A prolific editor of smaller-scale projects through the 50s and 60s, Verna Fields started mentoring film students at the University of Southern California and funneling them into Hollywood. Nascent director Steven Spielberg tapped her to edit Jaws in 1975, with Fields’ contributions helping launch the first-ever summer blockbuster. Christened “Mother Cutter,” she was hired as vice president of feature productions at Universal Studios and became one of the first female executives in the industry. Her editing credits further included Paper Moon, Medium Cool, American Graffiti, and Daisy Miller. Fields was honored with the Women in Film Crystal Award in 1981, one year before her death.
Dede Allen’s career endured almost as long as did Booth’s. Born in 1923, she changed the editing and pacing of Hollywood films with her use of the jump cut, as well as a European staccato style and overlapping sound techniques. Allen was nominated for three Academy Awards, but her signature moment may still be the dramatic ending ambush of Bonnie and Clyde in 1967. Using about 50 cuts in a minute, Allen delivered audiences a thrilling and innovative conclusion. "It's a very exciting profession because you really get to play other characters. You get into a story, and that story becomes real to you," she told NPR. "I suppose it's like an escape.” Allen was honored in 1994 with the American Cinema Editors Career Achievement Award. She passed away in 2010.
Another trailblazer in the field, Barbara Hammer championed cinema for the LGBTQ communities. Her avant garde, often-challenging works touched on menstruation, lesbianism, sex, and feminist theory. Her signature title, 1974’s Dyketactics, deployed more than 100 shots in a span of four minutes and left critics stunned. Hammer was dedicated to producing work that avoided the masculine gaze, and she joined advocacy efforts during the AIDS crisis. She died this year at the age of seventy-nine.
Born just one year after Hammer, three-time Oscar-winning editor Thelma Schoonmaker was honored with a BAFTA Fellowship earlier in 2019. It’s a stunning coronation of a long journey: The Algerian-born Schoonmaker endeared herself to Martin Scorsese at an NYU film study program and helped salvage some botched cutting work on his 1963 title, What's a Nice Girl Like You Doing in a Place Like This? Nevertheless, Schoonmaker originally struggled to meet the criteria for the editors union in the 1970s, and her career stalled as a result. Her first Oscar nomination came in 1971 for Woodstock; her three wins were for Raging Bull, The Aviator, and The Departed. Schoonmaker works with Scorsese to this day and is listed as the editor of his forthcoming film, The Irishman. “I think the women have a particular ability to work with strong directors,” she once said. “They can collaborate. Maybe there’s less of an ego battle.”

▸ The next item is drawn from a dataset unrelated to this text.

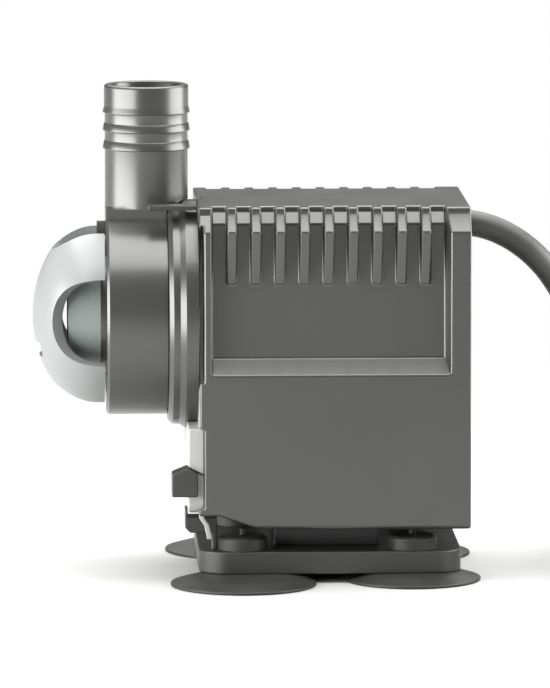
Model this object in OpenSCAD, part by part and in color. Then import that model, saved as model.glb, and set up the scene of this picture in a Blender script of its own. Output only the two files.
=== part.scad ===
// Small submersible circulation pump for a pond or an aquarium: a ribbed motor housing on a
// foot with four suction cups, a twist-lock pump head with a hose barb, and an intake dome
// that turns to throttle the flow.
// X runs along the rotor axis with the dome towards -X, Z is up, and the cups stand on z = 0.
// The origin lies midway between the dome's nose and the rims of the rear cups.

/* [Motor housing] */
// Length of the housing along the rotor axis
housing_l = 52.7; // [52:0.1:54]
// Width of the housing
housing_w = 46; // [46:0.2:47]
// Height of the housing's underside above the floor
housing_z = 10.7; // [10.6:0.1:11]
// Height of the housing's roof above the floor
roof_z = 74.5; // [74.5:0.1:75]
// Width of the sloping shoulder on each side of the roof
shoulder_w = 2.7; // [2.4:0.1:2.8]
// Height of the sloping shoulder
shoulder_h = 3.2; // [2.8:0.1:3.6]
// Radius of the long lower edges
sill_r = 1.2; // [1:0.1:2]
// Height of the rotor axis above the floor
axis_z = 51.3; // [51.2:0.05:51.4]

/* [Cooling recess] */
// Depth of the recess in each side
recess_d = 4; // [3.6:0.1:4.2]
// Number of ribs in each recess
rib_count = 9; // [5:1:9]
// Width of one groove between ribs
groove_w = 2.88; // [2.6:0.02:2.88]
// Width of one rib
rib_w = 1.91; // [1.6:0.01:1.91]

/* [Pump head] */
// Radius of the pump head's drum
head_r = 20.1; // [19.9:0.1:20.2]
// Length of the drum along the axis
head_l = 12; // [11.9:0.1:12.4]
// Radius of the hose barb
barb_r = 8.28; // [8:0.02:8.4]
// Radius of the barb's plain top end
barb_end_r = 8.42; // [8.2:0.02:8.6]
// Sideways offset of the outlet from the rotor axis
barb_y = 3.2; // [2.8:0.1:3.4]
// Radius of the outlet bore
outlet_r = 6.8; // [6:0.1:7]
// Height of the barb's mouth above the floor
barb_z = 97; // [94:0.5:100]
// Number of impeller blades
blade_count = 6; // [4:1:8]

/* [Flow regulator] */
// Outer radius of the intake dome
dome_r = 18.5; // [18:0.1:18.6]
// Length of the intake dome
dome_l = 14.2; // [14:0.1:14.4]
// Half height of an intake window at its open edge
window_r = 8.6; // [7.5:0.1:8.6]

/* [Foot] */
// Length of the foot plate
foot_l = 52.1; // [51:0.1:52.2]
// Width of the foot plate
foot_w = 43.8; // [43:0.2:44.4]
// Height of the foot plate's top above the floor
foot_z = 6.2; // [6:0.1:6.4]
// Radius of a front suction cup's rim
front_cup_r = 14.4; // [14:0.1:14.5]
// Radius of a rear suction cup's rim
rear_cup_r = 13.6; // [13.4:0.1:13.8]
// How far the front cups splay outwards
cup_splay = 6; // [0:0.5:6]
// Distance between the front and the rear cups
cup_pitch_x = 33.7; // [33:0.1:34]
// Distance between the near and the far cups
cup_pitch_y = 34; // [33.8:0.1:34.6]

/* [Supply cord] */
// Diameter of the supply cord
cord_d = 5.2; // [5:0.1:5.4]
// Radius of the coil at the middle of its turns
coil_r = 31; // [28:0.5:31]

/* [Hidden] */
$fn = 96;

// Stations along the rotor axis, from the housing's rear face forward to the dome's nose
cup_overhang = 2.3;
collar_seat = 0.9;
collar_l = 6.1;
dome_gap = 0.4;
overall_l = cup_overhang + housing_l + collar_seat + collar_l + head_l + dome_gap + dome_l;
x_rear = overall_l / 2 - cup_overhang;
x_front = x_rear - housing_l;
x_collar = x_front - collar_seat;
x_joint = x_collar - collar_l;
x_head = x_joint - head_l;
x_dome = x_head - dome_gap;
plate_t = 3.1;
x_plate = x_front - plate_t;

// Motor housing
half_w = housing_w / 2;
lid_h = 1.5;
hood_l = 1.05;
front_wall = 2.5;
rear_wall = 2.5;
cavity_z = 15.8;
mouth_r = 18.4;
cavity_roof_z = 72;
waist_z = 39.5;
low_half = 20.5;
high_half = 16.8;
recess_x = x_front + 1.65;
recess_l = (rib_count + 1) * groove_w + rib_count * rib_w;
recess_floor_z = 44.5;
recess_top_z = 71.15;
groove_y = 17;
recess_rise = 3;
recess_draft = 1.3;
exit_z = 69.4;
gland_r = 4;

// Rotor, shaft and can
shaft_r = 1.5;
run_gap = 0.06;
x_shaft = x_head + 1.7;
can_r = 10.9;
can_wall = 1;
x_can_end = x_front + 35.7;
magnet_r = 8.7;
x_magnet = x_front + 1.2;
magnet_l = 28.2;
bush_r = 3.2;

// Stator
x_core = x_front + 7.9;
core_l = 20;
leg_y = 10.2;
leg_w = 7;
yoke_z = 16.2;
yoke_h = 6.5;
pole_z = 39.7;
pole_top_z = 63;
pole_half = 16.4;
bobbin_z0 = yoke_z + yoke_h + 0.2;
bobbin_z1 = pole_z - 0.2;
bobbin_wall = 0.8;
flange_t = 0.8;
winding_t = 3.9;

// Pump head
volute_r = 16.8;
head_wall = 3;
spigot_r = 18.9;
spigot_l = 3.8;
lug_r = 20.3;
lug_half = 12;
barb_x = x_joint - 3.8;
block_z = 72.6;
collar_r = 22.1;
flange_r = 22.8;
collar_bore = 19.4;
inlet_r = 7.5;
sleeve_r = 10.5;

// Foot and cups
x_foot = x_front - 1;
foot_base_z = 1.8;
foot_corner = 6;
x_cup_rear = overall_l / 2 - rear_cup_r;
x_cup_front = x_cup_rear - cup_pitch_x;
cup_head_r = 4.9;
neck_r = 2.45;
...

Marcia Lou Griffin was an ambitious commercial editor and a student at USC’s film school when she met her first husband, George Lucas. She then edited The Rain People and American Graffiti — and was Martin Scorsese's go-to supervising editor for his first studio movies — before helping Lucas write the first drafts of Star Wars. Her work was finally recognized with an Oscar at the 50th Academy Awards. Marcia’s contributions to the massive franchise run deep: She famously warned George, “If the audience doesn't cheer when Han Solo comes in at the last second in the Millennium Falcon . . . the picture doesn't work.”
Born in South Africa and educated in Australia, Margaret Sixel pulled off a herculean effort in editing husband George Miller’s Mad Max: Fury Road. Due to the number of cameras and the intense vehicular stunts involved, she was required to compress more than 470 hours of footage into a two-hour masterpiece. She was recognized with BAFTA and Academy Award wins, and Fury Road resonated with action-flick fans and feminist audiences alike. It may be her magnum opus to date, but Sixel has also edited more whimsical works like Happy Feet and Babe: Pig in the City and was involved in a string of Australian advocacy documentaries in the late 90s.
Mary Jo Markey + Maryann Brandon
Two more contemporaries worth celebrating: Mary Jo Markey and Maryann Brandon. A team that linked up while working on J.J. Abrams’ Alias, Markey and Brandon share an eclectic filmography that ranges from the show Lost to the movies Mission Impossible III and The Perks of Being a Wallflower. Together they’ve taken on portraying the depths of space, first with 2009’s Star Trek and then Star Wars: The Force Awakens in 2015. Their creative chemistry is palpable, and they shared an Academy Award nomination for the latter film. Brandon is even leading the editing process of this year’s anticipated Star Wars: Episode IX.